### STATED EXERCISE:
From the listing below, pull each line that includes "which".

### DATA SHOWN:
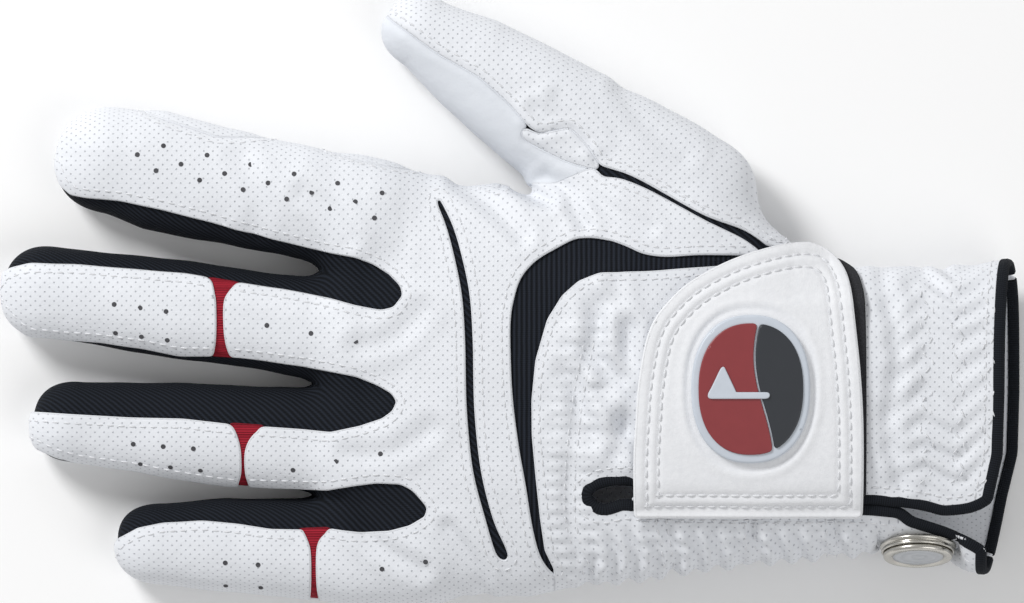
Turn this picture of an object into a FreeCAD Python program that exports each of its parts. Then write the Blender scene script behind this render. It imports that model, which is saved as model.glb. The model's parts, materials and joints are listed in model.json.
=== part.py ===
"""A left-hand golf glove lying palm down, sewn from separate leather, elastic and binding pieces.

Row frame, in millimetres: +Z up from the surface that the glove rests on, the fingers point along -X,
the thumb lies on the +Y side and the wrist opening faces +X. The origin is on the palm's resting face.
"""
import FreeCAD, Part
import math
import os

V = FreeCAD.Vector
doc = FreeCAD.newDocument("golf_glove")

# ---------------------------------------------------------------- driving dimensions
sheet = doc.addObject("Spreadsheet::Sheet", "dims")
GENERAL = {
    "skinThickness": 1.0,        # leather and its facing
    "seamHeight": 5.0,           # where the palm leather meets the back and the side walls
    "bluntness": 2.4,            # exponent of the superellipse sections
    "sectionRise": 0.46,         # height of a section's widest line, as a share of its height
    "baseRise": 3.0,             # how much higher a finger is at its base than at its knuckle
    "flexLength": 14.0,          # length of skin that bends at a finger knuckle
    "hingeHeight": 8.5,
    "cuffX": 111.2,              # wrist edge at mid height
    "cuffLean": 7.0,             # degrees by which the palm side reaches further than the back
    "bindingWidth": 2.3,
    "bindingProud": 0.6,         # how far the binding stands out of the skin, inside and out
    "slitBinding": 1.8,          # width of the binding along the slit
    "loopThickness": 0.9,
    "tabClearance": 0.3,
    "hookThickness": 0.8,
    "liningThickness": 0.6,
    "tabThickness": 0.8,
    "badgeThickness": 0.9,
    "badgeInlay": 0.4,
    "weltWidth": 3.0,
    "weltHeight": 2.5,
    "hingeSetback": 0.9,         # how far the tab starts from the line that it folds about
    "badgeX": 52.8,
    "badgeY": -19.0,
    "badgeHalfLength": 16.0,
    "badgeHalfWidth": 13.0,
    "badgeRim": 1.7,
    "seatX": 90.0,
    "seatY": -54.2,
    "seatZ": 14.6,
    "seatMargin": 1.6,           # flat leather left round the seat
    "seatTilt": 18.0,            # degrees above the horizontal
    "seatRadius": 9.0,
    "seatHeight": 2.6,
    "recessRadius": 8.15,
    "recessDepth": 1.1,
    "markerRadius": 7.9,
    "markerThickness": 1.5,
    "markerInlayRadius": 5.2,
    "markerInlayDepth": 0.3,
    "magnetRadius": 5.4,
    "magnetThickness": 1.0,
    "rivetRadius": 1.6,
    "rivetLength": 2.8,
    "washerRadius": 5.2,
    "washerThickness": 0.8,
    "elasticThickness": 0.7,
    "elasticWidth": 5.0,
}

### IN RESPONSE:
Turn this picture of an object into a FreeCAD Python program that exports each of its parts. Then write the Blender scene script behind this render. It imports that model, which is saved as model.glb. The model's parts, materials and joints are listed in model.json.
    "cuffLean": 7.0,             # degrees by which the palm side reaches further than the back